Most included studies reported peer evaluation and feedback activities in the context of education and quality improvement programs. However, there may also be a role for peer evaluation for quality assessment or recertification for practice. In the United States, the Joint Commission on Accreditation of Healthcare Organization (JCAHO) requires assessment of clinician performance to obtain or retain hospital credentials (via Ongoing Professional Practice Evaluations (OPPE) and Focused Professional Practice Evaluations (FPPE)) [59]. Other countries and health systems use similar structures to ensure clinical competence and promote lifetime learning [60]. Standardized methods and scoring systems could enhance these efforts.

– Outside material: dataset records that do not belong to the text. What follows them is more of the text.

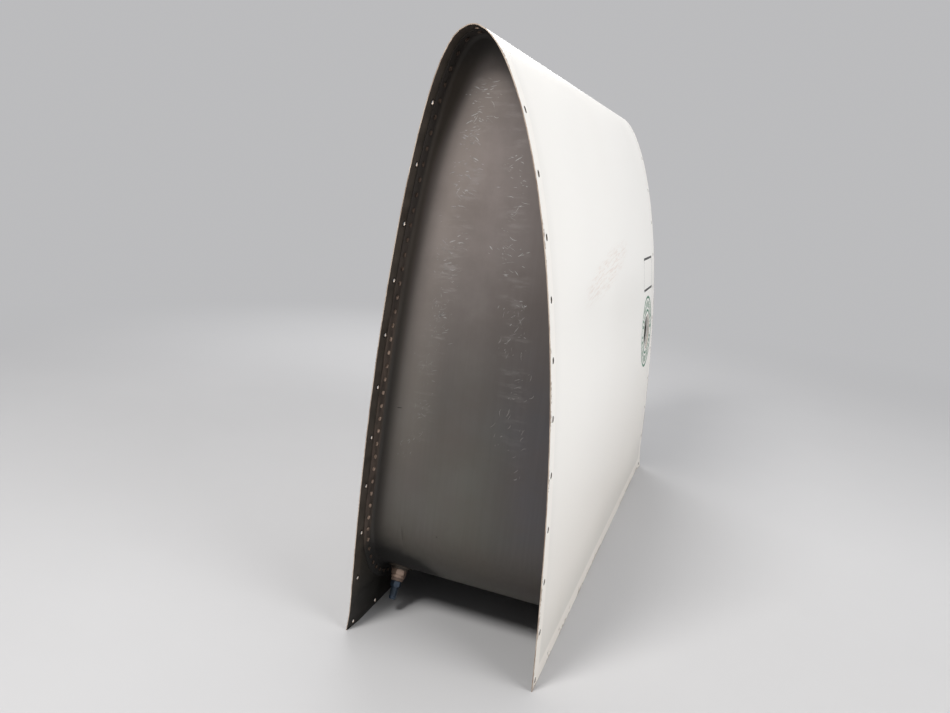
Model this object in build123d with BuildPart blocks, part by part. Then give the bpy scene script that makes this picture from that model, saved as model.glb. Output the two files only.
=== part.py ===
from build123d import *
import os
from math import atan2, cos, hypot, pi, radians, sin, sqrt, tan

# Wing leading-edge fuel tank, standing on the aft edges of its skins.
# +Z points to the leading edge, +X to the upper skin, -Y to the inboard end.
# The origin is at the middle of the bottom of the tank.

# Overall sizes
span = 914.4
tank_height = 711.2
tank_depth = 241.0
nose_offset = 25.6

# Sheet and seams
skin_gauge = 1.0
rib_gauge = 1.0
wall_gauge = 1.0
baffle_gauge = 0.8
seam_gap = 0.15

# Screw holes round the edges of the wrapped skin
screw_hole_radius = 2.2
screw_pitch = 63.5
end_row_edge = 12.7
aft_row_edge = 8.0
end_row_count = 11

# End ribs
rib_setback = 40.0
rib_flange = 21.0
rib_bend_radius = 103.0
rib_lap = 30.0

# Rear wall
rear_wall_height = 47.0
wall_flange = 21.0

# Baffles
baffle_count = 3
baffle_flange = 18.0
lightening_radii = (45.0, 43.0, 34.0)
lightening_heights = (190.0, 345.0, 480.0)
notch_radius = 12.0

# Rivets
rivet_radius = 2.4
rivet_tail = 1.3
rivet_line = 12.0
rivet_pitch = 16.5
baffle_rivet_pitch = 25.4
tail_gap = 0.35

# Filler neck, on the upper skin
filler_height = 308.0
filler_to_end = 101.2
filler_opening_radius = 34.0
neck_bore_radius = 30.0
neck_wall = 2.0
neck_flange_radius = 50.0
neck_flange_gauge = 1.6
neck_length = 38.0
neck_rivet_count = 12
neck_rivet_radius = 41.5
tab_width = 14.0
tab_gauge = 1.2
tab_length = 55.0
tab_overlap = 16.0
tab_foot = 9.0

# Fuel outlet, on the bend of the inboard end rib
outlet_from_lower = 29.5
outlet_angle = 60.0
boss_radius = 16.0
boss_gauge = 1.6
boss_hub_radius = 12.0
boss_hub_height = 2.5
bushing_flats = 18.0
bushing_height = 11.5
bushing_thread_radius = 8.0
bushing_thread_length = 9.0
outlet_bore_radius = 3.4
seal_radius = 8.2
seal_height = 4.2
nipple_shank_radius = 5.0
nipple_shank_length = 14.0
nipple_hex_flats = 12.4
nipple_hex_height = 8.0
nipple_radius = 5.2
nipple_length = 17.0
nipple_cone = 4.0
strainer_rim_radius = 7.0
strainer_rim = 2.0
strainer_radius = 5.2
strainer_wall = 0.6
strainer_length = 62.0
thread_gap = 0.1

# Sender port, on the rear wall
sender_x = 0.0
sender_bore_radius = 26.0
sender_ring_radius = 40.0
sender_ring_gauge = 2.5
sender_circle_radius = 33.0
sender_screw_radius = 2.2
sender_screw_count = 5
sender_rivet_count = 5

# Vent, on the rear wall near the upper skin
vent_from_upper = 52.5
vent_clearance_y = 34.0
vent_tube_radius = 4.76
vent_tube_wall = 0.9
vent_run = 190.0
vent_bend_radius = 22.0
vent_end_gap = 10.0
vent_hex_flats = 16.0
vent_hex_height = 8.0
vent_spigot_radius = 5.5
vent_spigot_length = 12.0
vent_bore_radius = 3.8
vent_shank_rise = 9.0
vent_nut_flats = 17.5
vent_nut_height = 5.0
clip_height = 120.0
clip_width = 12.0
clip_gauge = 1.0
clip_foot = 14.0

# Sump drain, low on the lower skin
drain_height = 95.0
drain_y = -300.0
drain_boss_radius = 20.0
drain_boss_gauge = 1.6
drain_hub_radius = 11.0
drain_hub_height = 9.0
drain_bore_radius = 6.5
drain_rivet_radius = 15.5
drain_rivet_count = 6
drain_plug_depth = 1.0
drain_socket_flats = 8.0
drain_socket_depth = 5.0

half_span = span / 2
web_y = half_span - rib_setback
filler_y = half_span - filler_to_end
outlet_x = outlet_from_lower - tank_depth / 2
vent_x = tank_depth / 2 - vent_from_upper
depth_terms = (1.4406, -1.0206, 2.75, -3.4571, 1.2871)
camber_terms = (-1.0, -0.658, 6.953, -8.508, 3.236)
outline_steps = 6


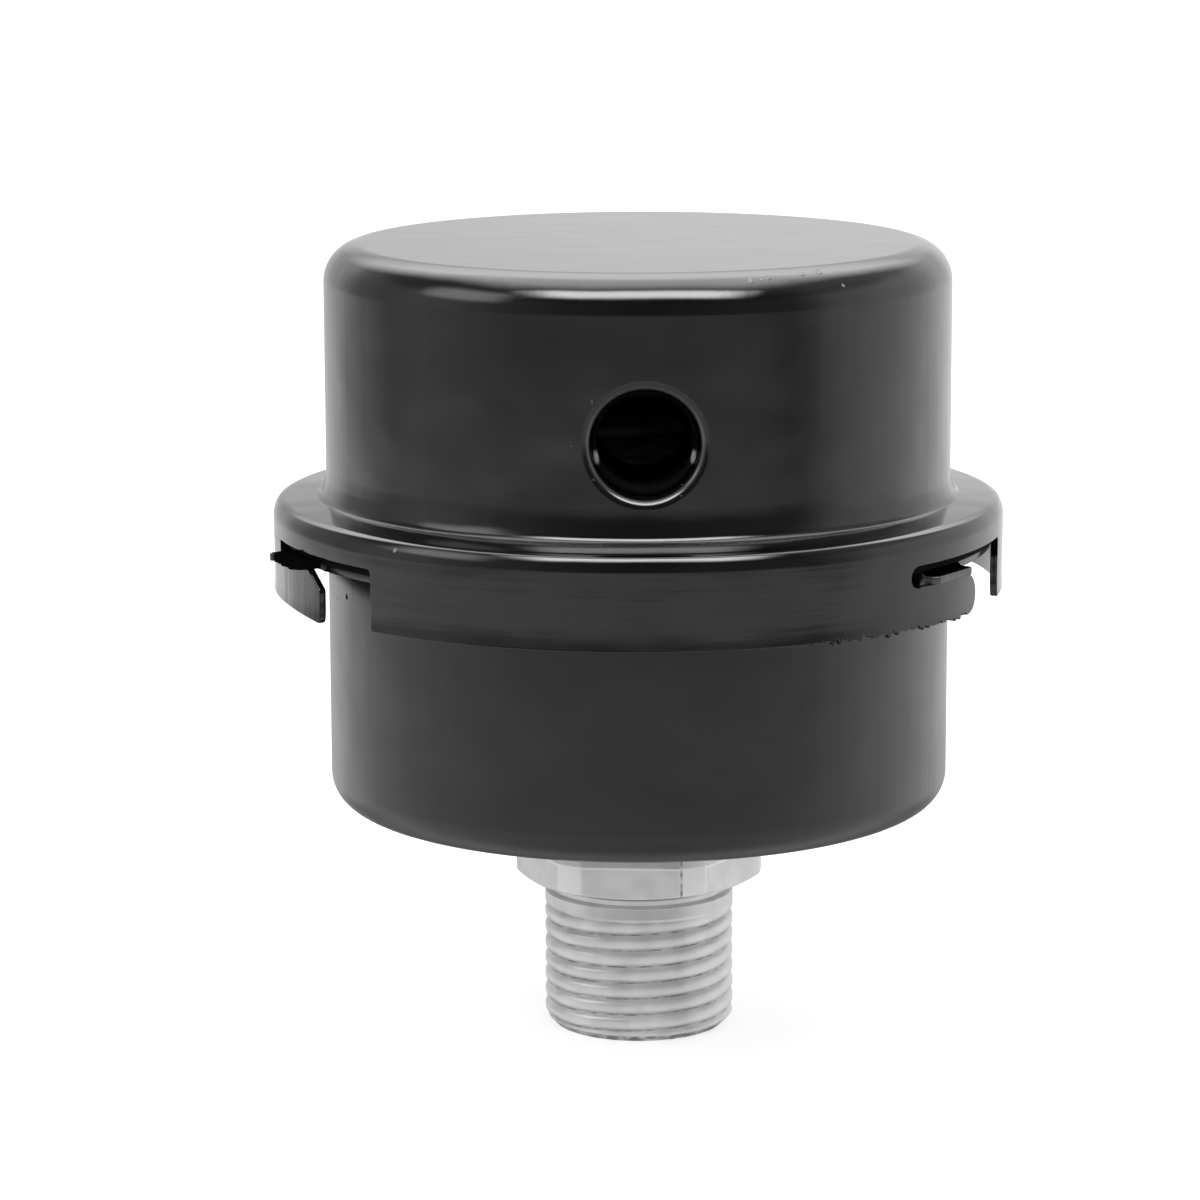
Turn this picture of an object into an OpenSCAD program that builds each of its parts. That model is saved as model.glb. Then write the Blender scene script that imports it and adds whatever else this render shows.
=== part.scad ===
// Intake filter for a small air compressor.
// A drawn steel cover locks with three bayonet slots on the lugs of a drawn base cup.
// The cup is held on a hollow hexagon fitting with a half-inch pipe thread.
// A pleated element stands inside, pressed down by a spring under the cover.
// Frame: origin on the axis at the end of the thread, +Z up, inlet hole towards -Y.
// Angles round the axis start at -Y and grow towards +X.

/* [Outlet fitting] */
// Outside diameter of the pipe thread
thread_d = 20.955; // [16:0.005:26]
// Length of the thread, with its end chamfer
thread_l = 14.6; // [10:0.1:20]
// Height of the chamfer at the end of the thread
thread_chamfer_h = 1.1; // [0.4:0.1:1.6]
// Depth of the undercut between thread and hexagon
neck_cut_h = 0.8; // [0.5:0.1:1.4]
// Height of the neck
neck_h = 2.2; // [1:0.1:4]
// Hexagon size across its flats
hex_w = 25; // [22:0.5:30]
// Height of the hexagon
hex_h = 8.1; // [6:0.1:12]
// How far the turned corners stand out past the flats of the hexagon
hex_corner_w = 1.15; // [0.6:0.05:1.5]
// How far the round lower face lies inside the flats of the hexagon
hex_face_in_w = 0.2; // [0.1:0.1:0.8]
// Height of the chamfer at the lower corners of the hexagon
hex_chamfer_h = 0.5; // [0.3:0.1:1.6]
// Direction of the first hexagon corner
hex_turn = 26; // [0:1:59]
// Diameter of the air way through the fitting
bore_d = 14.5; // [10:0.1:15]
// Wall of the tail that passes up through the cup
tail_wall_t = 1.75; // [1.2:0.05:2.5]
// How far the tail stands above the lock nut
tail_stick_h = 1.2; // [0.4:0.1:3]

/* [Washers and lock nut] */
// Thickness of the sealing washer under the cup
washer_t = 0.8; // [0.5:0.1:2]
// How far the washer's edge lies inside the flats of the hexagon
washer_in_w = 0.3; // [0:0.1:1]
// Thickness of the toothed lock washer
lock_washer_t = 0.9; // [0.6:0.1:1.2]
// Width of the lock washer's ring
lock_washer_w = 2.2; // [1.8:0.1:2.8]
// Number of teeth round the lock washer
lock_teeth = 12; // [8:1:16]
// Width and depth of the notches between those teeth
lock_notch_w = 1.1; // [0.6:0.1:1.5]
// Thickness of the lock nut
nut_h = 3.6; // [2.5:0.1:5]
// Wall of the lock nut at its flats
nut_wall_t = 1.5; // [1.2:0.1:2]

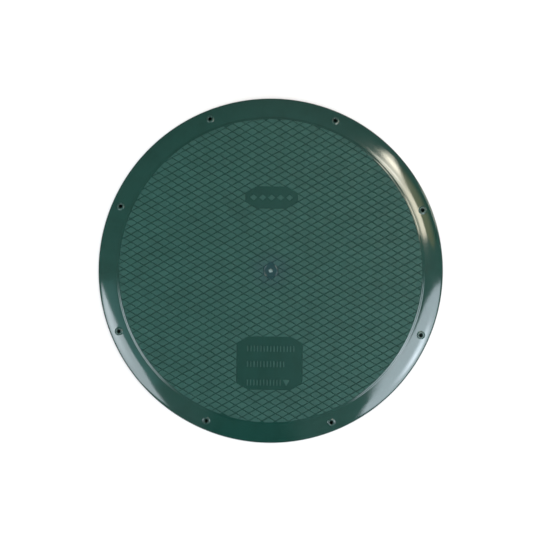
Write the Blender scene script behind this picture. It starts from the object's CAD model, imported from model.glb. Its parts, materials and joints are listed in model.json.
import json
import math

import bmesh
import bpy
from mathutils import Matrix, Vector
from mathutils.geometry import delaunay_2d_cdt


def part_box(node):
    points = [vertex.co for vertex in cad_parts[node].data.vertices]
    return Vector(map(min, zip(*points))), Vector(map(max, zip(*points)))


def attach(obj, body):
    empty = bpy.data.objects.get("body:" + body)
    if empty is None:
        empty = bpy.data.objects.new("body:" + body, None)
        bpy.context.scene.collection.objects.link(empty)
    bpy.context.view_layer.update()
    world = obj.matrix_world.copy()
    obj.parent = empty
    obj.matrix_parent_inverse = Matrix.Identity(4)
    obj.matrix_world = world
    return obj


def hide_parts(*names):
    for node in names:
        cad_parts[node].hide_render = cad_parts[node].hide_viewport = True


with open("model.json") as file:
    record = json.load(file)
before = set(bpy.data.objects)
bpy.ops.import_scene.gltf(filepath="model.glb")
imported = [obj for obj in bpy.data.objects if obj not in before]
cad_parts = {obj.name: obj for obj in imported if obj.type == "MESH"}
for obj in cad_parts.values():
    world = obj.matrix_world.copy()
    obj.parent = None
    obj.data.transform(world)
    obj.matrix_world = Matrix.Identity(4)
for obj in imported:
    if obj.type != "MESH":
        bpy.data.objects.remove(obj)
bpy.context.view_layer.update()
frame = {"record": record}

# Lengths below are in millimetres and are turned into metres as each mesh is made.
MM = 0.001
MOUNTS = {m["name"]: m for m in frame["record"]["mounts"]}
COVER_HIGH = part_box("cover")[1]
GASKET_LOW, GASKET_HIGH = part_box("gasket")

# ---- Sizes -----------------------------------------------------------------------------------
COVER_R = COVER_HIGH[0] / MM
COVER_H = COVER_HIGH[2] / MM
PAD_H = 1.5
DECK_Z = COVER_H - PAD_H
DECK_R = 304.5
PAD_CLIP_R = DECK_R - 0.6
WALL = 6.0

EDGE_W = 5.5
EDGE_DROP = 2.0
RIM_R = DECK_R + EDGE_W
RIM_SLOPE_IN = math.radians(5)
RIM_SLOPE_OUT = math.radians(25)
SHOULDER_R = 4.0
SKIRT_T = 5.0
FOOT_R = 1.0

MARK_H = 1.1
PAD_INSET = 0.75
# Side of a pad or mark: share of the inset and share of the height
PAD_SIDE = ((0.0, 0.0), (0.30, 0.78), (0.52, 0.95), (0.86, 1.0), (1.0, 1.0))
# Bead and nub of the gate mark: radius and height above the deck
GATE_BEAD = ((14.1, 0.0), (13.85, 0.42), (13.25, 0.63), (12.65, 0.42), (12.4, 0.0))
GATE_NUB = ((4.1, 0.0), (3.6, 0.70), (2.9, 1.19), (1.8, 1.435), (0.8, 1.33))

GROOVE_PITCH = 13.37
GROOVE_W = 1.15
GROOVE_ANGLE = math.radians(30)
PITCH_Y = GROOVE_PITCH / math.cos(GROOVE_ANGLE)

SCREW_COUNT = MOUNTS["screw_circle"]["dims"]["count"]
SCREW_CIRCLE_R = MOUNTS["screw_circle"]["dims"]["pcd_mm"] / 2
HOLE_R = MOUNTS["screw_circle"]["dims"]["hole_r_mm"]
SEAT_Z = MOUNTS["screw_circle"]["pos_m"][2] / MM
# Collar round a screw hole: radius from the hole's axis and height above the sloping skin
COLLAR_SECTION = (
    (8.8, 0.0), (8.3, 0.03), (7.9, 0.13), (7.5, 0.34), (7.1, 0.60), (6.6, 0.82), (6.0, 0.95),
    (5.4, 1.0), (4.8, 0.94), (4.3, 0.76), (3.9, 0.46), (3.6, 0.05), (3.5, -0.5),
)
# Steps of the section, from its foot, that are as glossy as the rim
GLOSSY_COLLAR_STEPS = 3
# Bare ring between a collar and the rim's own points
COLLAR_CLEAR = 1.2

LOCATING_R = 303.0
LOCATING_T = 4.0
LOCATING_Z = 22.0
CHANNEL_W = 12.0
CHANNEL_RIB_T = 3.5
CHANNEL_ROOT_Z = GASKET_HIGH[2] / MM
RIB_T = 3.5
RIB_Z = 25.0
RIB_COUNT = 16
RING_PITCH = 60.0
RING_COUNT = 4
# The short ribs start at the third ring
SHORT_RIB_START = 3 * RING_PITCH - RIB_T
RING_Z = RIB_Z + 4.0
HUB_R = 22.0
HUB_BORE_R = 16.0
BOSS_R = 10.0
GUSSET_T = 3.0
GUSSET_COUNT = 24
# Circles that follow the curve of the underside outside the channel, clear of the screw holes
CURVE_RADII = (321.5, 324.2, 331.8, 335.0, 338.0)
# Circles that follow the rounding of the skirt's foot: depth into the skirt
FOOT_DEPTHS = (0.3, FOOT_R, SKIRT_T - FOOT_R, SKIRT_T - 0.3, SKIRT_T)

# Air at each side of the gasket
GASKET_GAP = 0.15
GASKET_DOME = 2.6
# Room that the dome leaves for its waves above the foot of the CAD gasket
WAVE_ROOM = 0.4
# Power of the half ellipse: below 1 the dome is fuller
GASKET_FULLNESS = 0.6
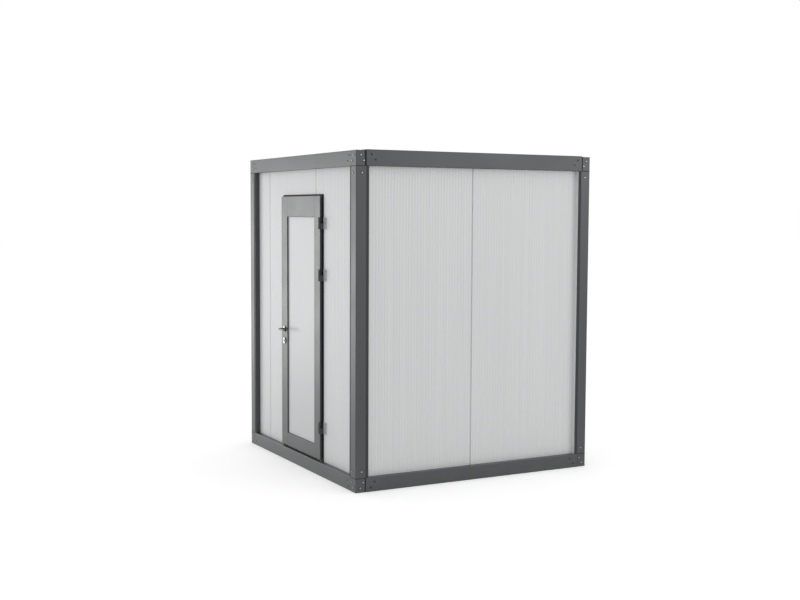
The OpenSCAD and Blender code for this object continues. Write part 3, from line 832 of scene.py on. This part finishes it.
roofLook = {"edge": 1.2 * mm, "ribPitch": 250 * mm, "ribShare": 0.14, "rows": 5, "rowInset": 90 * mm,
            "washer": 8 * mm, "washerFoot": 0.5 * mm, "washerSide": 0.4 * mm, "washerHeight": 1.2 * mm,
            "head": 4.6 * mm, "headHeight": 3 * mm, "headRim": 0.6 * mm}
makePiece("roofSheet", softCopy("roof_sheet", roofLook["edge"], 2), galvanised,
          nodes=["roof_sheet"])
sheetLow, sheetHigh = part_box("roof_sheet")
roofScrews = bmesh.new()
washerOutline = ((0, -roofLook["washerFoot"]), (roofLook["washer"], -roofLook["washerFoot"]),
                 (roofLook["washer"], roofLook["washerSide"]), (roofLook["head"], roofLook["washerHeight"]),
                 (0, roofLook["washerHeight"]))
ribsEachSide = int((sheetHigh.x - roofLook["ribPitch"] * roofLook["ribShare"]) / roofLook["ribPitch"])
for rib in range(-ribsEachSide, ribsEachSide + 1):
    for row in range(roofLook["rows"]):
        share = row / (roofLook["rows"] - 1)
        y = sheetLow.y + roofLook["rowInset"] + share * (sheetHigh.y - sheetLow.y - 2 * roofLook["rowInset"])
        spot = Matrix.Translation((rib * roofLook["ribPitch"], y, sheetHigh.z))
        addSpun(roofScrews, washerOutline, spot, 16)
        head = bmesh.new()
        bmesh.ops.create_cone(head, cap_ends=True, segments=6, radius1=roofLook["head"],
                              radius2=roofLook["head"], depth=roofLook["headHeight"])
        lift = roofLook["washerHeight"] + roofLook["headHeight"] / 2
        rim = [edge for edge in head.edges if all(vert.co.z > 0 for vert in edge.verts)]
        bevelEdges(head, rim, roofLook["headRim"], 2)
        addMesh(roofScrews, head, spot @ Matrix.Translation((0, 0, lift)))
makePiece("roofScrews", roofScrews, boltZinc)

keptNodes = {"floor_cassette": galvanised, "floor_covering": floorVinyl, "ceiling": liningWhite,
             "inner_corner_trims": liningWhite, "door_infill": infillGloss, "door_seal": sealRubberAndShade}
for node, material in keptNodes.items():
    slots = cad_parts[node].data.materials
    slots.clear()
    slots.append(material)
print("kept nodes finished")


# Stage, light and camera

stageLook = {"floorHalf": 60, "floorColour": (0.90, 0.90, 0.90), "floorLift": 0.36, "floorRoughness": 0.9,
             "floorSpecular": 0.1, "ambient": 0.74}
floorMesh = bmesh.new()
bmesh.ops.create_grid(floorMesh, x_segments=1, y_segments=1, size=stageLook["floorHalf"])
floorData = bpy.data.meshes.new("stageFloor")
floorMesh.to_mesh(floorData)
floorMesh.free()
stageFloor = bpy.data.objects.new("stageFloor", floorData)
bpy.context.scene.collection.objects.link(stageFloor)

floorPaint = bpy.data.materials.new("stageFloorPaint")
floorPaint.use_nodes = True
nodes, links = floorPaint.node_tree.nodes, floorPaint.node_tree.links
shader = nodes["Principled BSDF"]
shader.inputs["Base Color"].default_value = (*stageLook["floorColour"], 1)
shader.inputs["Roughness"].default_value = stageLook["floorRoughness"]
shader.inputs["Specular IOR Level"].default_value = stageLook["floorSpecular"]
shader.inputs["Emission Color"].default_value = (1, 1, 1, 1)


def seenDirectly(nodes, links):
    rays = nodes.new("ShaderNodeLightPath")
    total = rays.outputs["Is Camera Ray"]
    for kind in ("Is Glossy Ray", "Is Transmission Ray"):
        larger = nodes.new("ShaderNodeMath")
        larger.operation = "MAXIMUM"
        links.new(total, larger.inputs[0])
        links.new(rays.outputs[kind], larger.inputs[1])
        total = larger.outputs["Value"]
    return total


lift = nodes.new("ShaderNodeMath")
lift.operation = "MULTIPLY"
lift.inputs[1].default_value = stageLook["floorLift"]
links.new(seenDirectly(nodes, links), lift.inputs[0])
links.new(lift.outputs["Value"], shader.inputs["Emission Strength"])
floorData.materials.append(floorPaint)

world = bpy.data.worlds.new("studio")
bpy.context.scene.world = world
world.use_nodes = True
nodes, links = world.node_tree.nodes, world.node_tree.links
background = nodes["Background"]
background.inputs["Color"].default_value = (1, 1, 1, 1)
strength = nodes.new("ShaderNodeMapRange")
strength.inputs["To Min"].default_value = stageLook["ambient"]
strength.inputs["To Max"].default_value = 1
links.new(seenDirectly(nodes, links), strength.inputs["Value"])
links.new(strength.outputs["Result"], background.inputs["Strength"])

lampLook = {
    "frontSoftbox": {"at": (-6.1, -4.8, 1.4), "towards": (0, -1, 1.3), "size": (3.9, 2.8), "radiance": 2.6},
    "sideSoftbox": {"at": (7.7, 5.0, 3.0), "towards": (1, 0.3, 2.1), "size": (4.2, 1.4), "radiance": 4.2},
}
for name, look in lampLook.items():
    lamp = bpy.data.lights.new(name, "AREA")
    lamp.shape = "RECTANGLE"
    lamp.size, lamp.size_y = look["size"]
    lamp.energy = look["radiance"] * pi * lamp.size * lamp.size_y
    lampObject = bpy.data.objects.new(name, lamp)
    lampObject.location = look["at"]
    aim = Vector(look["towards"]) - Vector(look["at"])
    lampObject.rotation_euler = aim.to_track_quat("-Z", "Y").to_euler()
    lampObject.visible_camera = False
    bpy.context.scene.collection.objects.link(lampObject)

cameraLook = {"at": (8.979, -4.910, 2.138), "turn": 151.902, "tilt": -4.306, "roll": 0.278, "lens": 52.57,
              "sensor": 36, "farthest": 300}
turn, tilt, roll = (radians(cameraLook[key]) for key in ("turn", "tilt", "roll"))
ahead = Vector((cos(tilt) * cos(turn), cos(tilt) * sin(turn), sin(tilt)))
level = Vector((sin(turn), -cos(turn), 0))
above = level.cross(ahead)
right = cos(roll) * level + sin(roll) * above
above = cos(roll) * above - sin(roll) * level
cameraData = bpy.data.cameras.new("camera")
cameraData.lens = cameraLook["lens"]
cameraData.sensor_width = cameraLook["sensor"]
cameraData.clip_end = cameraLook["farthest"]
camera = bpy.data.objects.new("camera", cameraData)
facing = Matrix((right, above, -ahead)).transposed().to_4x4()
camera.matrix_world = Matrix.Translation(cameraLook["at"]) @ facing
bpy.context.scene.collection.objects.link(camera)
bpy.context.scene.camera = camera
bpy.context.scene.view_settings.view_transform = "Standard"
print("stage, lamps and camera set")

For endoscopic gastroenterology procedures, there is potential for current peer assessment tools to be utilized as part of a standardized competency assessment [61]. However, this strategy has yet to be tested, and additional research is required to establish appropriate thresholds for clinician competency and excellence. Achieving widespread dissemination of these tools may require support from clinical societies and health systems, since clinicians will require support and resources to learn and apply these methods.

Our systematic review has several limitations that merit discussion. Only English language studies were reviewed. We excluded studies that solely examined trainee evaluation. While our aim was to examine peer evaluation of practicing clinicians, it is possible that some tools developed for trainees could also be useful in this setting. We found marked heterogeneity in the design of the included studies, and many were of low quality. This precluded meta-analysis of results. Many studies did not include a formal scoring system, and those that did used differing testing methods to assess validity. Some elements of successful peer evaluation may be highly specific to individual procedures. Our attempt to generalize across multiple invasive procedures may therefore miss important nuances that are highlighted by the procedure-specific studies. Finally, though our search strategy included procedure-specific terminology (i.e. “colonoscopy”) and more general terms (i.e. “endovascular procedure”) it is possible that our search was biased towards certain procedures and omitted important studies. However, review of reference lists from included studies did not reveal a significant body of literature missed by our search strategy.

Conclusion

Our systematic review describes common elements of peer evaluation and feedback interventions for a subset of invasive medical procedures. Peer evaluation is a feasible and reproducible method of assessing practicing procedural physicianss. However, there are limited data on the relationship of peer evaluation to other quality measures and patient outcomes. Additional research is needed, ideally in the form of prospective and randomized outcomes studies evaluating the impact of peer evaluation on clinician performance and patient outcomes.